Dependency blocks route to the team that owns the blocking service. If that team uses Dailybot, cross-post the escalation to their channel with context so they can prioritize.
Permission blocks route to the team lead or security admin who can grant access. Include the specific resource and the reason for access so the approver can act without back-and-forth.
Ambiguity blocks route to the product owner, tech lead, or whoever wrote the original specification. Include the agent’s interpretation and the specific question it cannot resolve.
Infrastructure blocks route to the platform or DevOps team. Include error logs, environment identifiers, and whether other agents are also affected.
Configuring timeout-based escalation
Timeouts prevent blocks from sitting silently. The right timeout depends on task criticality and blockage type.
Setting timeout windows
A reasonable starting framework:
- Critical tasks (sprint-blocking, production-related): escalate after 30 minutes
- Standard tasks (feature work, refactoring): escalate after 1-2 hours
- Low-priority tasks (nice-to-have improvements, documentation): escalate after 4 hours
Within these bands, adjust by blockage type. Permission blocks often have faster resolution paths than dependency blocks, so you might set a shorter timeout for permissions (30 minutes) and a longer one for dependencies (2 hours) even on the same priority level.
Escalation levels
Design at least two levels. The first level notifies the designated responder via DM or channel mention. If no response comes within an additional timeout window, the second level notifies a broader group—a manager, an ops channel, or an on-call rotation.
Avoid going beyond three levels. If a block requires three escalations to get attention, the problem is not the escalation system—it is the response culture.
Building feedback loops
Escalation without learning is just firefighting. Every resolved blockage is data for preventing the next one.

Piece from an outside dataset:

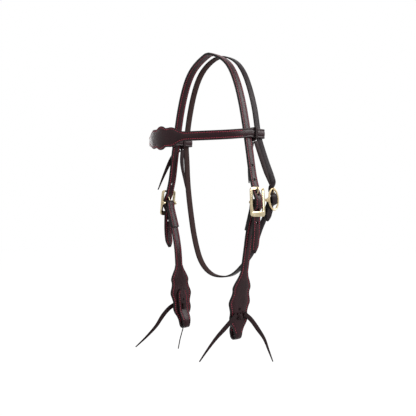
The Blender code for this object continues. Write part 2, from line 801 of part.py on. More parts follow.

Post-resolution documentation
After resolving a block, the responder or agent should record: what caused the block, how it was resolved, and whether the fix is permanent or temporary. This data feeds a knowledge base that agents and humans can reference.
Recurrence tracking
Track which blockage types recur most frequently. If permission blocks fire three times a month for the same resource, invest in a standing permission grant rather than resolving each one individually. If ambiguity blocks cluster around a specific product area, the specifications for that area need improvement.
Agent learning
Some blockages can be prevented by giving agents better context upfront. If an agent consistently gets stuck on the same type of environment setup, add that setup to the agent’s initialization checklist. If ambiguity blocks arise from the same missing information, include that information in the task template.
Designing the escalation document
Create a single-page reference that the team can consult in thirty seconds:
- Blockage type (dependency, permission, ambiguity, infrastructure)

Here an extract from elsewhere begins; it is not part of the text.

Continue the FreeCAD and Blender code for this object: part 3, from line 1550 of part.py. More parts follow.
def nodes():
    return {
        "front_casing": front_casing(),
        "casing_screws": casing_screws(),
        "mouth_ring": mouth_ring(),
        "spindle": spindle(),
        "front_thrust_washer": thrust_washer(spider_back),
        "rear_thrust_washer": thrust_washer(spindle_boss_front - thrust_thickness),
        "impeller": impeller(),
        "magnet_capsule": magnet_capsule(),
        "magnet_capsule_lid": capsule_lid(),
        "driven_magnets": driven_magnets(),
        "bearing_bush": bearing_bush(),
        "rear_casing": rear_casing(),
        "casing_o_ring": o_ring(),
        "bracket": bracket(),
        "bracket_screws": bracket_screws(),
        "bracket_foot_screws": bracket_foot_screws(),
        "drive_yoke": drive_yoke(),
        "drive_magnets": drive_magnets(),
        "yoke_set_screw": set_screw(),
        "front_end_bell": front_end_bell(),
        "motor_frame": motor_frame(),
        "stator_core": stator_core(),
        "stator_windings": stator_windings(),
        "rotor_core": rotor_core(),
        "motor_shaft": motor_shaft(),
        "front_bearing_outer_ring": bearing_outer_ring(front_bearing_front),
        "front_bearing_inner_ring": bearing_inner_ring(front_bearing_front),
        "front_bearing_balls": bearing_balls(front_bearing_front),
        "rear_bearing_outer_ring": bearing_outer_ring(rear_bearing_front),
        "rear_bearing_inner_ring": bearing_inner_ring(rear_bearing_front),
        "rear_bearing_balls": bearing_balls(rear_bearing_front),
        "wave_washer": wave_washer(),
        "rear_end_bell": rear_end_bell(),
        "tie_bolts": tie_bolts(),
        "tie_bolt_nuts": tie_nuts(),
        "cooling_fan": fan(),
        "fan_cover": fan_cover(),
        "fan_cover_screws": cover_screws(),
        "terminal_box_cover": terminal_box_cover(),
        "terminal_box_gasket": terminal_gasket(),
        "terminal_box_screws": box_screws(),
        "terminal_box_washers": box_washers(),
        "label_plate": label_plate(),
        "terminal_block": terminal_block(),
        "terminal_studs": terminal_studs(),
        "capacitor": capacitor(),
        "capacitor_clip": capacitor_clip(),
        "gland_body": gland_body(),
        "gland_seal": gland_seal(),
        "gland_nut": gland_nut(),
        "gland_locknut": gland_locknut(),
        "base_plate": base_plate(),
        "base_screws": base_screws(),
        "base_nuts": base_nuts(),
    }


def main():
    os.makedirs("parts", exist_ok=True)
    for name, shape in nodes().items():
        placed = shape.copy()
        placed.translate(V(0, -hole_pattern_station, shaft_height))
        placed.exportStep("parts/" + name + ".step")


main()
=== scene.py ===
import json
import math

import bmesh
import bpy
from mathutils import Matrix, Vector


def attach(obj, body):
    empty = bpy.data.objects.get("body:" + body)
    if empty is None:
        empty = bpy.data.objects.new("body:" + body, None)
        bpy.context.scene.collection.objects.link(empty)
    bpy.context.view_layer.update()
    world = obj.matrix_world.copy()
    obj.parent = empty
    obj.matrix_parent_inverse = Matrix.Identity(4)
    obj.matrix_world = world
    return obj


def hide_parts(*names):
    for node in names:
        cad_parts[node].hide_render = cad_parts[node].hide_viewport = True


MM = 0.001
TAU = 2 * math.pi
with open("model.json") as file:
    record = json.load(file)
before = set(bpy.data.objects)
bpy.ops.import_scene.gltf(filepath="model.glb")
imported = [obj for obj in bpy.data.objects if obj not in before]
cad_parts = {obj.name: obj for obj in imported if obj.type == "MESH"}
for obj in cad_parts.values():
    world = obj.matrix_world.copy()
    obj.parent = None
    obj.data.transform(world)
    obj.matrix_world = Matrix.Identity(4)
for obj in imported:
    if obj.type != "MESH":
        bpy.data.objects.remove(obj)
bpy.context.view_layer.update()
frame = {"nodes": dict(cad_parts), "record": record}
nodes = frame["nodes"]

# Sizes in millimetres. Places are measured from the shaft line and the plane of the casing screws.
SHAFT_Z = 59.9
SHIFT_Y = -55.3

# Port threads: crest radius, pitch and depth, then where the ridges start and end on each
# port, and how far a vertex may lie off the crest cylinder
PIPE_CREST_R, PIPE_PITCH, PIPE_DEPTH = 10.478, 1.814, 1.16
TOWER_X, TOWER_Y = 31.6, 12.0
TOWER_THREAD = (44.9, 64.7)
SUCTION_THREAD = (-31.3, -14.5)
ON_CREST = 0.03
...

- First responder (role or named person)
- Timeout to first escalation (minutes)
- Second responder (role or group)
- Timeout to second escalation (minutes)
- Notification method (DM, channel, pager)

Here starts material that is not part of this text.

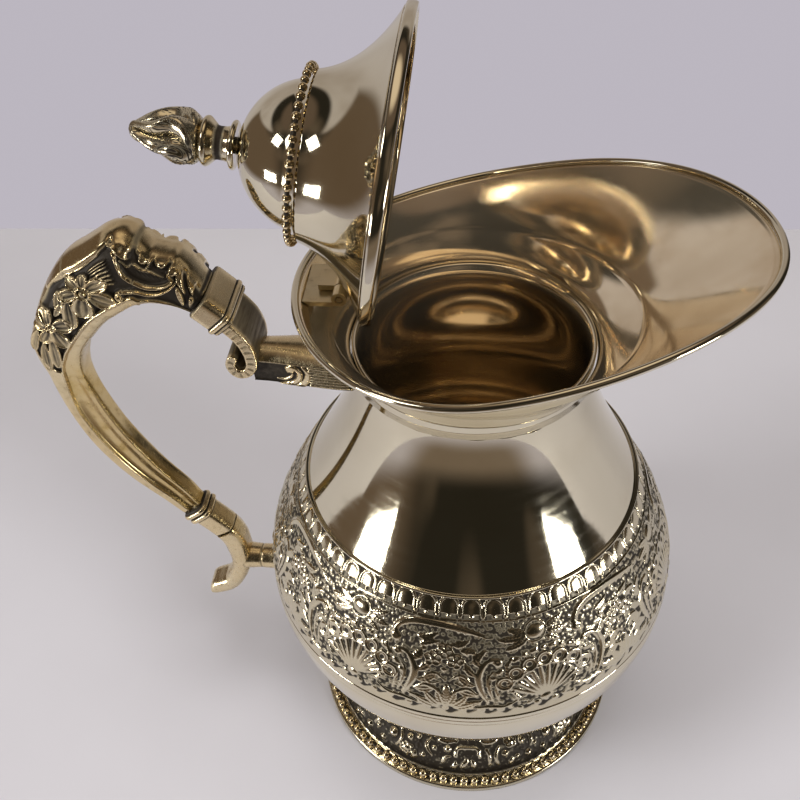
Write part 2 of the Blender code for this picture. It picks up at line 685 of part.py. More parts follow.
def make_hinge():
    bore_r = PIN_R + PIN_FIT
    cheek_w = (HINGE_W - LID_KNUCKLE_W) / 2.0 - CLEARANCE
    cheek_y = HINGE_W / 2.0 - cheek_w / 2.0
    pin_hole = add_cutter("pin_hole", crosswise_cylinder("pin_hole", bore_r, HINGE_W * 1.4))
    pin_hole.location = (HINGE_X, 0.0, HINGE_Z)
    plate_top = -KNUCKLE_R * 0.38
    plate_end = -(RIM_REAR - LEAF_T) - HINGE_X
    plate = box_mesh("hinge_body_leaf", (plate_end, -HINGE_W / 2.0, plate_top - LEAF_T),
                     (-KNUCKLE_R - CLEARANCE, HINGE_W / 2.0, plate_top))
    leaf = add_part("hinge_body_leaf", plate, PALE_BRASS, 0.2)
    leaf.location = (HINGE_X, 0.0, HINGE_Z)
    for side in (-1, 1):
        name = "body_knuckle_" + ("near" if side < 0 else "far")
        barrel = add_cutter(name, crosswise_cylinder(name, KNUCKLE_R, cheek_w))
        barrel.location = (HINGE_X, side * cheek_y, HINGE_Z)
        arm_w = cheek_w / 2.0 - ARM_INSET
        arm_low = (-KNUCKLE_R * 1.6, -arm_w, plate_top - LEAF_T + ARM_INSET)
        arm_high = (-ARM_INSET, arm_w, plate_top - ARM_INSET)
        arm = add_cutter(name + "_arm", box_mesh(name + "_arm", arm_low, arm_high))
        arm.location = (HINGE_X, side * cheek_y, HINGE_Z)
        add_boolean(leaf, barrel, "UNION")
        add_boolean(leaf, arm, "UNION")
    add_boolean(leaf, pin_hole)
    add_boolean(leaf, around_collar)

    pin = add_part("hinge_pin", crosswise_cylinder("hinge_pin", PIN_R, HINGE_W, 12), YELLOW_BRASS, 0.3)
    pin.location = (HINGE_X, 0.0, HINGE_Z)

    barrel = crosswise_cylinder("hinge_lid_leaf", KNUCKLE_R, LID_KNUCKLE_W - CLEARANCE)
    lid_leaf = add_part("hinge_lid_leaf", barrel, PALE_BRASS, 0.2, lid_hinge)
    strap = box_mesh("lid_strap", (0.0, -LID_KNUCKLE_W / 2.0 + CLEARANCE, -LEAF_T * 0.6),
                     (LID_RIM_R * 0.26, LID_KNUCKLE_W / 2.0 - CLEARANCE, LEAF_T * 0.6))
    strap_cutter = add_cutter("lid_strap", strap)
    strap_cutter.parent = lid_hinge
    add_boolean(lid_leaf, strap_cutter, "UNION")
    # the heel is laid out as it stands with the lid open, flat over the body leaf
    heel_low = plate_top + CLEARANCE
    heel_y = LID_KNUCKLE_W / 2.0 - CLEARANCE
    heel_box = box_mesh("stop_heel", (-HEEL_L, -heel_y, heel_low), (0.0, heel_y, heel_low + LEAF_T * 1.1))
    heel = add_cutter("stop_heel", heel_box)
    heel.location = (HINGE_X, 0.0, HINGE_Z)
    add_boolean(lid_leaf, heel, "UNION")
    lid_pin_hole = add_cutter("lid_pin_hole", crosswise_cylinder("lid_pin_hole", bore_r, HINGE_W))
    lid_pin_hole.parent = lid_hinge
    add_boolean(lid_leaf, lid_pin_hole)
    add_boolean(lid_leaf, lid_clearance_cutter())


make_hinge()


# Handle route in the XZ plane. The scrolls are laid out from their anchors, in shares of rise and drop,
# and the grip between them: first the share of the way down, then the share of the reach outwards.
BRACKET_Z = NECK_TOP_Z - BRACKET_DROP
upper_anchor = Vector((-(NECK_R + BRACKET_LEN), NECK_TOP_Z - CURL_DROP))
lower_anchor = Vector((-(body_radius(STEM_Z) + STEM_LEN), STEM_Z))
UPPER_CURL = ((-0.669, 0.182), (-0.714, 0.052), (-0.675, -0.091), (-0.571, -0.169), (-0.422, -0.130),
              (-0.318, 0.013), (-0.299, 0.195), (-0.318, 0.370), (-0.383, 0.591), (-0.494, 0.779),
              (-0.675, 1.0))
GRIP_ROUTE = ((-0.212, 0.352), (-0.256, 0.467), (-0.296, 0.650), (-0.254, 0.811), (-0.155, 0.928),
              (-0.032, 0.992), (0.124, 0.961), (0.323, 0.822), (0.507, 0.616), (0.642, 0.413),
              (0.709, 0.316))
LOWER_CURL = ((-0.111, 0.917), (0.017, 0.317), (-0.028, -0.233), (-0.289, -0.778), (-0.622, -1.0))


def grip_point(drop, out):
    point = upper_anchor.lerp(lower_anchor, drop)
    return Vector((point.x - out * GRIP_REACH, point.y))


def catmull(points, per_span):
    # a smooth line through points chosen by hand
    line = []
    for k in range(len(points) - 1):
        p0 = points[max(k - 1, 0)]
        p1, p2 = points[k], points[k + 1]
        p3 = points[min(k + 2, len(points) - 1)]
        for step in range(per_span):
            t = step / per_span
            line.append(0.5 * ((2 * p1) + (p2 - p0) * t + (2 * p0 - 5 * p1 + 4 * p2 - p3) * t * t
                               + (3 * p1 - p0 - 3 * p2 + p3) * t ** 3))
    line.append(points[-1].copy())
    return line


upper_points = [upper_anchor + Vector(p) * UPPER_SCROLL_RISE for p in UPPER_CURL]
grip_points = [grip_point(*p) for p in GRIP_ROUTE]
lower_points = [lower_anchor + Vector(p) * LOWER_SCROLL_DROP for p in LOWER_CURL]
route = catmull(upper_points + grip_points + lower_points, PER_SPAN)
lengths = [0.0]
for before, after in zip(route, route[1:]):
    lengths.append(lengths[-1] + (after - before).length)
GRIP_FROM = lengths[PER_SPAN * len(upper_points)]
GRIP_TO = lengths[PER_SPAN * (len(upper_points) + len(grip_points) - 1)]


def route_at(distance):
    # point and direction along the route
    distance = min(max(distance, 0.0), lengths[-1])
    for k in range(len(route) - 1):
        if distance <= lengths[k + 1]:
            break
    span = lengths[k + 1] - lengths[k]
    point = route[k].lerp(route[k + 1], (distance - lengths[k]) / span)
    before = route[max(k - 1, 0)]
    after = route[min(k + 2, len(route) - 1)]
    return point, (after - before).normalized()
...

Post this document in your ops channel, link it from your agent configuration, and review it quarterly. When team structure changes—new hires, role rotations, team splits—update the escalation document the same week.
Making escalation invisible
The best escalation system is one that rarely fires because the underlying causes have been systematically eliminated. Use escalation data not as a performance metric but as a signal for where to invest in prevention. Over time, the goal is not faster escalation—it is fewer escalations needed in the first place.
FAQ
- What are the main types of agent blockages?
- Dependency blockages (waiting on another service or team), permission blockages (lacking access to a resource), ambiguity blockages (unclear requirements or conflicting specs), and infrastructure blockages (environment failures, resource exhaustion).
- How should escalation timeouts be configured?
- Set timeouts based on task criticality and blockage type. Critical tasks might escalate after 30 minutes, while lower-priority work tolerates one to two hours. Each blockage type can have its own timeout to match the expected resolution speed.
- How do feedback loops prevent repeat escalations?
- After resolving a blockage, document the root cause and fix. If the same blockage type recurs three or more times, invest in a systemic fix—updating permissions, improving specs, or adding environment checks—so agents stop hitting the same wall.